Many crypto platforms, including Gate, allow users to export deposit and withdrawal histories that function as remittance statements. These reports consolidate transaction hashes, timestamps, amounts, network fees, and confirmation status into a single document suitable for reconciliation, audits, or tax reporting.

How Are Remittance Statements Used in Gate Deposits and Withdrawals?

For fiat activity on Gate, remittance statements help users and businesses reconcile multiple deposits or withdrawals over a given period. When reviewing account balances or resolving discrepancies, a remittance statement provides a clear overview of all processed transfers.

For crypto activity, Gate generates downloadable transaction histories that consolidate on chain withdrawals and deposits. Each entry includes a transaction hash that can be independently verified via a blockchain explorer. Providing a remittance style statement to customer support can significantly speed up investigations involving multiple transactions.

Operational best practices:

  • Use remittance statements for period based reconciliation rather than individual receipts.
  • Cross check totals against account balances to identify missing or delayed settlements.

In most jurisdictions, remittance statements are legally recognized financial records when issued by licensed institutions. They are commonly accepted for tax filings, statutory audits, and regulatory examinations.

During compliance reviews, institutions may request remittance statements as part of AML and KYC procedures. Statements provide a transaction level overview that helps regulators assess fund flows, identify anomalies, and verify source of funds.

Risks and Privacy Considerations for Remittance Statements

Because remittance statements consolidate multiple transactions, they often contain more sensitive data than individual receipts. Improper disclosure can expose transaction patterns, counterparties, and financial behavior.

Risk mitigation measures include:

  • Limiting access to statements to authorized personnel only.
  • Sharing redacted versions when full transaction details are not required.
  • Storing statements in encrypted and access controlled environments.
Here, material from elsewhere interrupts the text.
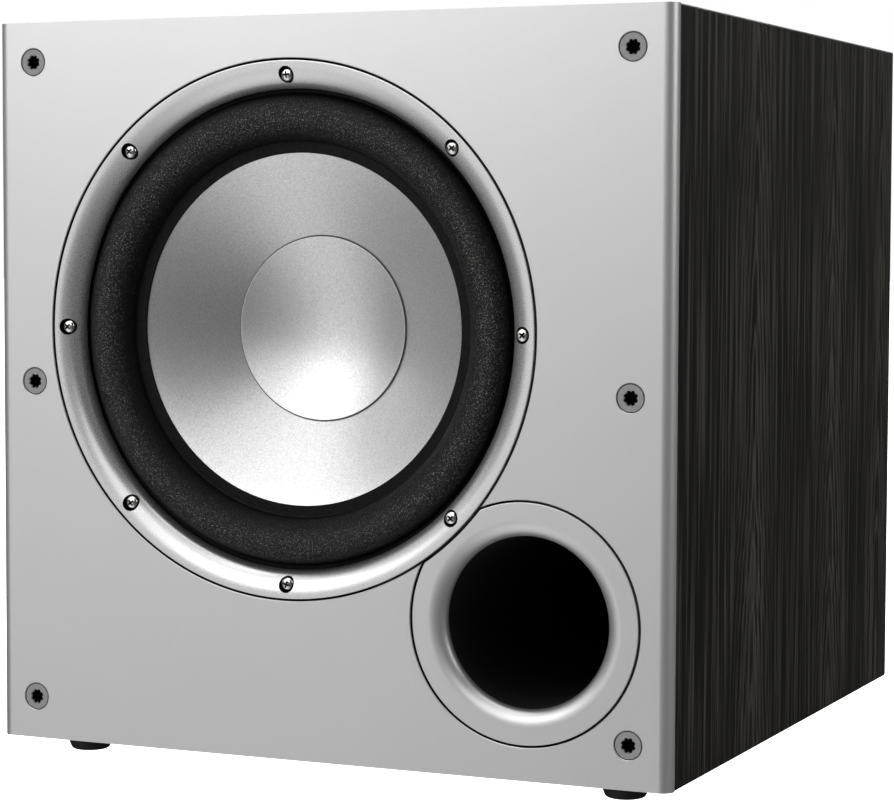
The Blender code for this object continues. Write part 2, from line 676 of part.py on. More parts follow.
def make_amplifier_board():
    """The circuit board, with the blocks of the controls and inputs on its rear side."""
    thickness = 1.6 * MM
    size = (170.0 * MM, 132.0 * MM)
    back = BOARD_DEPTH + thickness
    board = rear_box("amplifier_board", (0.0, 58.0 * MM), size, BOARD_DEPTH, back, CIRCUIT)
    inside = BOARD_DEPTH + thickness / 2
    for name, x in KNOB_SPOTS.items():
        join(board, rear_box(f"pot_{name}", (x, CONTROL_ROW), (17.0 * MM, 17.0 * MM), 12.0 * MM, inside))
    for name, x in (("phase", PHASE_X), ("mode", MODE_X)):
        join(board, rear_box(f"body_{name}", (x, CONTROL_ROW), (9.0 * MM, 18.0 * MM), 11.0 * MM, inside))
    join(board, rear_box("input_block", (-59.0 * MM, INPUT_ROW), (46.0 * MM, 16.0 * MM), 12.0 * MM, inside))
    for index, x in enumerate((30.0 * MM, 64.0 * MM)):
        can = [(0.0, 33.0), (14.0, 33.0), (15.0, 34.5), (15.0, 74.0), (14.0, 76.0), (0.0, 76.0)]
        capacitor = [(radius * MM, depth * MM) for radius, depth in can]
        name = f"smoothing_capacitor_{'ab'[index]}"
        turned(name, capacitor, 16, REAR, BLACK_PLASTIC, (x, 20.0 * MM, 0.0))


def make_transformer():
    """A toroid, with rounded edges, on the inside of the plate."""
    start = PLATE_THICKNESS + GAP
    end = start + 36.0 * MM
    outer, inner, edge = 40.0 * MM, 12.0 * MM, 8.0 * MM
    profile = [(outer - edge, start), (outer, start + edge), (outer, end - edge), (outer - edge, end)]
    half = edge / 2
    profile += [(inner + half, end), (inner, end - half), (inner, start + half), (inner + half, start)]
    turned("transformer", profile, SMALL, REAR, COPPER, (-42.0 * MM, -70.0 * MM, 0.0))


def make_heat_sink():
    """A finned extrusion with upright fins."""
    half = 90.0 * MM
    base = 4.3 * MM
    fins = 13
    fin = 2.4 * MM
    pitch = (2 * half - fin) / (fins - 1)
    outline = [(half, GAP), (-half, GAP)]
    for index in range(fins):
        left = -half + index * pitch
        right = left + fin
        outline += [(left, base), (left, SINK_HEIGHT), (right, SINK_HEIGHT), (right, base)]
    outline = outline[:2] + outline[3:-1]
    turn = (math.radians(90.0), 0.0, 0.0)
    extruded("heat_sink", outline, 88.0 * MM, REAR, ANODISED, (0.0, -6.0 * MM, 0.0), turn)


def make_knobs():
    """Each knob turns on its shaft, which passes through the plate to its control."""
    skirt, crown, shaft = 10.0 * MM, 8.0 * MM, 3.0 * MM
    top, base, end = -16.0 * MM, -1.0 * MM, 11.5 * MM
    profile = [(0.0, top), (crown - 1.0 * MM, top), (crown, top + 1.0 * MM), (crown + 0.6 * MM, -4.0 * MM)]
    profile += [(skirt, -3.0 * MM), (skirt, base), (shaft, base), (shaft, end), (0.0, end)]
    for name, x in KNOB_SPOTS.items():
        knob = turned(name, profile, SMALL, REAR, BLACK_PLASTIC, (x, CONTROL_ROW, 0.0))
        low = (x - 0.7 * MM, CONTROL_ROW + 3.0 * MM, 15.2 * MM)
        high = (x + 0.7 * MM, CONTROL_ROW + 12.0 * MM, 17.0 * MM)
        cut(knob, box(f"pointer_{name}", low, high, REAR))


def make_switches():
    """Slide levers: the phase lever rests at the bottom of its slot, the mode lever in the middle."""
    for name, x, rest in (("phase_switch", PHASE_X, -2.5 * MM), ("mode_switch", MODE_X, 0.0)):
        middle = CONTROL_ROW + rest
        origin = (x, middle, 0.0)
        size = (3.6 * MM, 4.0 * MM)
        lever = rear_box(name, (x, middle), size, -4.5 * MM, 10.5 * MM, BLACK_PLASTIC, origin)
        bevel = lever.modifiers.new("soften", "BEVEL")
        bevel.width = 0.4 * MM
        bevel.segments = 1


def make_inputs():
    """Phono sockets: a barrel with a nut, open at its centre."""
    profile = [(0.0, 1.0 * MM), (1.7 * MM, 1.0 * MM), (1.7 * MM, -9.0 * MM), (4.2 * MM, -9.0 * MM)]
    profile += [(4.2 * MM, -2.8 * MM), (6.4 * MM, -2.8 * MM), (6.4 * MM, -0.4 * MM), (4.5 * MM, -0.4 * MM)]
    profile += [(4.5 * MM, 11.5 * MM), (0.0, 11.5 * MM)]
    for name, x in INPUT_SPOTS.items():
        turned(name, profile, TINY, REAR, GOLD, (x, INPUT_ROW, 0.0))


def make_mains_inlet():
    """One moulding that holds the mains inlet and the window of the power rocker."""
    middle = (MAINS_X, MAINS_ROW)
    bezel_size, body_size = (62.0 * MM, 32.0 * MM), (56.0 * MM, 26.0 * MM)
    bezel = rear_box("mains_inlet", middle, bezel_size, -2.2 * MM, -GAP, BLACK_PLASTIC)
    join(bezel, rear_box("inlet_body", middle, body_size, -1.2 * MM, 24.0 * MM))
    cavity_size, window_size = (24.0 * MM, 16.6 * MM), (16.0 * MM, 22.0 * MM)
    cavity = rear_box("inlet_cavity", (INLET_X, MAINS_ROW), cavity_size, -5.0 * MM, 14.0 * MM)
    window = rear_box("rocker_window", (ROCKER_X, MAINS_ROW), window_size, -5.0 * MM, 12.0 * MM)
    cut(bezel, cavity, window)
    pin = (2.0 * MM, 4.0 * MM)
    for index, (x, y) in enumerate(((-7.0, -2.0), (7.0, -2.0), (0.0, 3.0))):
        centre = (INLET_X + x * MM, MAINS_ROW + y * MM)
        join(bezel, rear_box(f"inlet_pin_{index + 1}", centre, pin, 2.5 * MM, 16.0 * MM))


def make_rocker():
    """A rocker with a shallow V face. It rests with its lower half pressed."""
    outline = [(-10.0, 2.6), (-10.0, -2.0), (-4.0, -7.0), (4.0, -7.0)]
    outline += [(10.0, -2.0), (10.0, 2.6), (0.0, 0.8)]
    outline = [(y * MM, (z + 2.0) * MM) for y, z in outline]
    turn = (math.radians(90.0), 0.0, math.radians(90.0))
    rocker = extruded("power_rocker", outline, 15.2 * MM, REAR, BLACK_PLASTIC)
    rocker.location = (ROCKER_X, MAINS_ROW, -ROCKER_PIVOT_DEPTH)
    rocker.rotation_euler = turn
    rocker.data.transform(Matrix.Rotation(ROCKER_REST_ANGLE, 4, "Z"))


def make_lamp():
    dome = [(radius, depth - 0.6 * MM) for radius, depth in arc((0.0, 0.0), 2.4 * MM, -90.0, 0.0, 3)]
    profile = [*dome, (2.4 * MM, 8.0 * MM), (0.0, 8.0 * MM)]
    profile[0] = (0.0, profile[0][1])
    turned("status_lamp", profile, TINY, REAR, LAMP_GREEN, (LAMP_X, CONTROL_ROW, 0.0))


# ---------------------------------------------------------------- the object

make_fascia()
make_panels()
make_feet()
make_sockets()
make_trim_ring()
make_screws()
make_basket()
make_gasket()
turned("surround", surround_profile(), MEDIUM, DRIVER, FOAM)
make_cone()
make_dust_cap()
make_voice_coil()
make_spider()
make_motor()
make_driver_wiring()
make_port()
make_amplifier_plate()
make_amplifier_board()
make_transformer()
make_heat_sink()
make_knobs()
make_switches()
make_inputs()
make_mains_inlet()
make_rocker()
make_lamp()
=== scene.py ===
"""A powered subwoofer: the visible pieces and their materials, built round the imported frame.

Sizes in the piece functions are in millimetres. A front piece is given by its depth behind the front face,
and a rear piece by its height above the amplifier plate's outer face.
"""

import math
import random

import bmesh
import bpy
from mathutils import Matrix, Vector


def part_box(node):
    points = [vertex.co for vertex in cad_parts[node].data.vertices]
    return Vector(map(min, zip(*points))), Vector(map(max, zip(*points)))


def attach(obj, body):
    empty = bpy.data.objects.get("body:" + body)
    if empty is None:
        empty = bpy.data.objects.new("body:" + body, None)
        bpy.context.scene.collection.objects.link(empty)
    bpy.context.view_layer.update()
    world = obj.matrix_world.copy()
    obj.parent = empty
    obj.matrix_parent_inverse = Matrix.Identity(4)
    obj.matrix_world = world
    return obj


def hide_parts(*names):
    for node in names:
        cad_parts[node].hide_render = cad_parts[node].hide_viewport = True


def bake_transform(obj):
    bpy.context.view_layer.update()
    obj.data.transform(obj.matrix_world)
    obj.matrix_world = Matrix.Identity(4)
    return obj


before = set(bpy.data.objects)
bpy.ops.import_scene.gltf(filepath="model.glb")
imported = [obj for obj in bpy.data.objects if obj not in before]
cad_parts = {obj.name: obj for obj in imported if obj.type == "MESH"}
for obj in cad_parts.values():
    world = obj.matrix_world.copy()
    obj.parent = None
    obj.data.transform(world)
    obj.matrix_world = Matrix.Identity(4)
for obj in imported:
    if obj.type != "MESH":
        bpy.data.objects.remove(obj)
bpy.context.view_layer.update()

MM = 0.001


def centre_of(node):
    low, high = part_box(node)
    return (Vector(low) + Vector(high)) / 2


FRONT_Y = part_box("front_fascia")[0][1]
HALF_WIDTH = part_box("front_fascia")[1][0] / MM
FLOOR_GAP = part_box("front_fascia")[0][2] / MM
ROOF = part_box("front_fascia")[1][2] / MM
DRIVER = centre_of("driver_trim_ring")
PORT = centre_of("port_tube")
PLATE_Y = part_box("heat_sink")[0][1] - 0.3 * MM
PLATE = centre_of("amplifier_plate")
BOX_DEPTH = (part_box("rear_panel")[1][1] - FRONT_Y) / MM


def facing_front(x, z):
    """Local axes of a front piece: x to the right, y down, z back into the box, from the front face."""
    return Matrix.Translation((x, FRONT_Y, z)) @ Matrix.Rotation(-math.pi / 2, 4, "X") @ Matrix.Scale(MM, 4)


def facing_rear(x=0.0, y=0.0):
    """Local axes of a rear piece: x to the right as seen from behind, y up, z out of the plate."""
    turned = Matrix(((-1, 0, 0), (0, 0, 1), (0, 1, 0))).to_4x4()
    spot = Vector((PLATE.x - x * MM, PLATE_Y, PLATE.z + y * MM))
    return Matrix.Translation(spot) @ turned @ Matrix.Scale(MM, 4)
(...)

How to Store and Verify Remittance Statements

Step 1: Centralize storage. Maintain remittance statements in a dedicated financial records repository.

Step 2: Verify authenticity. Confirm electronic signatures, QR codes, or issuing institution identifiers.
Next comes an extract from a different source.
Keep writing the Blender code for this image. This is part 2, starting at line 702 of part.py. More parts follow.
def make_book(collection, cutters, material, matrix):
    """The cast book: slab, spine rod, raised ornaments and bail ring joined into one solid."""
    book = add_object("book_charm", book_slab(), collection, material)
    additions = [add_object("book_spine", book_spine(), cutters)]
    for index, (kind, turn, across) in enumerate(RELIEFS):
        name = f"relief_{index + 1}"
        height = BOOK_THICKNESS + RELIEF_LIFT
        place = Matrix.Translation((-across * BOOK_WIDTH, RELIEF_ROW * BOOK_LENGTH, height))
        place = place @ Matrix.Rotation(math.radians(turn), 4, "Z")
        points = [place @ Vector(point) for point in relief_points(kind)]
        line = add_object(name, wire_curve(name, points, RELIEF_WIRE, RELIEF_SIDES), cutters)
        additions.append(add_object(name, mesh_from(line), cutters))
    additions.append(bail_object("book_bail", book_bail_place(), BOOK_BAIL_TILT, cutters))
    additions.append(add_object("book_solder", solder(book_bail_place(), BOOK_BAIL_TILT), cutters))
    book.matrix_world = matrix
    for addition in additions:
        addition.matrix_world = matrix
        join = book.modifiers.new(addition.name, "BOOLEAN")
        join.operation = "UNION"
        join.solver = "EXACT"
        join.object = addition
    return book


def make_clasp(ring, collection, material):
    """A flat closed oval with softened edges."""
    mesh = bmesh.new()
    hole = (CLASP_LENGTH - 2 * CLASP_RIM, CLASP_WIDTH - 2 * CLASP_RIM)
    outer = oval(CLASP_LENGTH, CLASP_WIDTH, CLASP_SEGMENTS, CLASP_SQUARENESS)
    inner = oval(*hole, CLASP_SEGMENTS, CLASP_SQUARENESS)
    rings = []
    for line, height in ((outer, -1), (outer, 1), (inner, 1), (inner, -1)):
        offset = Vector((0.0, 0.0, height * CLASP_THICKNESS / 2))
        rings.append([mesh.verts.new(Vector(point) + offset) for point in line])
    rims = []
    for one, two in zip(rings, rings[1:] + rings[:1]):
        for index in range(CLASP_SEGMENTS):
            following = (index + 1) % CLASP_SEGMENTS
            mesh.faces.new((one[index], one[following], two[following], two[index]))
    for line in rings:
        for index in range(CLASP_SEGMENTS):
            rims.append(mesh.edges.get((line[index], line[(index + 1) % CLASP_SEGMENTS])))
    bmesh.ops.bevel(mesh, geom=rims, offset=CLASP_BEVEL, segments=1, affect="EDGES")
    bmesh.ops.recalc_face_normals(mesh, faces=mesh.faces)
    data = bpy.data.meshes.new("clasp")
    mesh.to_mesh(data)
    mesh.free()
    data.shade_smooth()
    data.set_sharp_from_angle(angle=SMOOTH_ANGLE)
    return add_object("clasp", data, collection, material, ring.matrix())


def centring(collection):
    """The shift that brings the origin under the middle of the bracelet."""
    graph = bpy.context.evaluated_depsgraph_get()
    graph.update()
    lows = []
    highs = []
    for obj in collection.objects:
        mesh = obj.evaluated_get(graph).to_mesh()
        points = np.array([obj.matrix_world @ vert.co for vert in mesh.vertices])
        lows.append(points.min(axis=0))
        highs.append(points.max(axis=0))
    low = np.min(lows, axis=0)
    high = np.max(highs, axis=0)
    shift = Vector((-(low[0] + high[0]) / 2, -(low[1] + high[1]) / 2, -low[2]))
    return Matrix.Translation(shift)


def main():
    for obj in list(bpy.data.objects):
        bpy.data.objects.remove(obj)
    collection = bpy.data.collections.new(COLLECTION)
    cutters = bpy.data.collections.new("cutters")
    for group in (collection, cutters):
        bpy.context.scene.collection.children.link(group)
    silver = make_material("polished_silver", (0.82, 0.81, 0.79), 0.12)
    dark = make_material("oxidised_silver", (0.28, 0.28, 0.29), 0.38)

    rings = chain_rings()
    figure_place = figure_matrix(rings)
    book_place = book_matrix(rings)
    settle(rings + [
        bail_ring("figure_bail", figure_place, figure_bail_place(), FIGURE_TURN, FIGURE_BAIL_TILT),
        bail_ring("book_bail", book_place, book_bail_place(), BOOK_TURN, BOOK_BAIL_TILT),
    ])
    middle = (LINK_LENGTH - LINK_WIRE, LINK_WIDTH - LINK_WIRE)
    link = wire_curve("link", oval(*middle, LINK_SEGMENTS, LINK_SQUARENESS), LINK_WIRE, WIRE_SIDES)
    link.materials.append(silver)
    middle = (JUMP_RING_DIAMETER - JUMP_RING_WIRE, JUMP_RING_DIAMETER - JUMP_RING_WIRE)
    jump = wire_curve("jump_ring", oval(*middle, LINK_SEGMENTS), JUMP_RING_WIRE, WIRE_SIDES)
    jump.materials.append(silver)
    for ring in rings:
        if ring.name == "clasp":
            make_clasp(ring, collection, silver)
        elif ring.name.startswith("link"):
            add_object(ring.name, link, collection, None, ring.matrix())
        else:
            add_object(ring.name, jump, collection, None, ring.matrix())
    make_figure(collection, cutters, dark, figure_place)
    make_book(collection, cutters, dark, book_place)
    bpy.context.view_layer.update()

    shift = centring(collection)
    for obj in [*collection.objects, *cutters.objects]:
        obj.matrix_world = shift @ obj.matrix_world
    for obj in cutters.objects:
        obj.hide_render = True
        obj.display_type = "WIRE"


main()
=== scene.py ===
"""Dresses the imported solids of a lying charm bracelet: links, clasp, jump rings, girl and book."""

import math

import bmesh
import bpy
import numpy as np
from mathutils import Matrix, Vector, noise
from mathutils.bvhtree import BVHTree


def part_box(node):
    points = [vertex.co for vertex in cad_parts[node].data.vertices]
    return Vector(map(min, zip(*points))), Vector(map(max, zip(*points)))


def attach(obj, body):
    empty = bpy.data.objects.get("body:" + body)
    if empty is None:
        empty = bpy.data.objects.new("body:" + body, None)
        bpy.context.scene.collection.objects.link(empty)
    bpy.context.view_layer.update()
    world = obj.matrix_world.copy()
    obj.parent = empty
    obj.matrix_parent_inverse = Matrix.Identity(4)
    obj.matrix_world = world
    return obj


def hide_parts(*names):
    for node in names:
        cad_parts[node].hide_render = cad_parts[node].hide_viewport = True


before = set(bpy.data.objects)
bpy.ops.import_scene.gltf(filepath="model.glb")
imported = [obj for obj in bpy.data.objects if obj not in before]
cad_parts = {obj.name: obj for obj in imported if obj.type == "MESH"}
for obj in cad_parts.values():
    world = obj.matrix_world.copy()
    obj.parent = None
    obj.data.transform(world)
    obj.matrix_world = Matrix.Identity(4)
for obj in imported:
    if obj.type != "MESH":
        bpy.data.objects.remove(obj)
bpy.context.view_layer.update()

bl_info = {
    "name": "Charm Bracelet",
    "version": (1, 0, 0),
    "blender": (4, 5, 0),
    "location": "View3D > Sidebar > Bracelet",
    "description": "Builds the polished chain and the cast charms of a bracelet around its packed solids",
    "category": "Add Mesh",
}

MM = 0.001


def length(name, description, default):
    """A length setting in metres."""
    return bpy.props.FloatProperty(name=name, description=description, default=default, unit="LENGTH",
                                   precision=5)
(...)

Step 3: Retain supporting data. For crypto related statements, preserve transaction hashes, confirmation timestamps, and block height information.

Step 4: Conduct periodic reviews. Reconcile statements against ledger entries and account balances on a scheduled basis.

Key Takeaways on Remittance Statements

A remittance statement is a consolidated record of completed payments over a defined period. It plays a critical role in reconciliation, financial reporting, and regulatory compliance. While remittance receipts prove individual transactions, remittance statements provide the broader financial picture. In both traditional banking and crypto platforms like Gate, maintaining accurate and secure remittance statements is essential for operational efficiency, audit readiness, and risk management.

FAQ

When Should I Use a Remittance Statement Instead of a Receipt?

Use a remittance statement when reconciling multiple transactions, preparing financial reports, or responding to audits. Receipts are better suited for verifying individual payments.

Are Remittance Statements Mandatory for Businesses?

While not always legally mandatory, remittance statements are considered best practice and are often required during tax audits, regulatory reviews, and internal financial controls.

Can Remittance Statements Be Generated on Demand?

Many banks and platforms allow on demand generation of remittance statements for custom date ranges. Availability depends on the institution’s reporting systems.

Do Remittance Statements Include Failed or Pending Transactions?

Typically, remittance statements include only completed and settled transactions. Some platforms offer extended reports that also list pending or failed transfers for operational tracking.

Are Remittance Statements Secure?

When issued by regulated institutions and stored correctly, remittance statements are secure. Risks arise primarily from improper handling, uncontrolled sharing, or inadequate storage protections.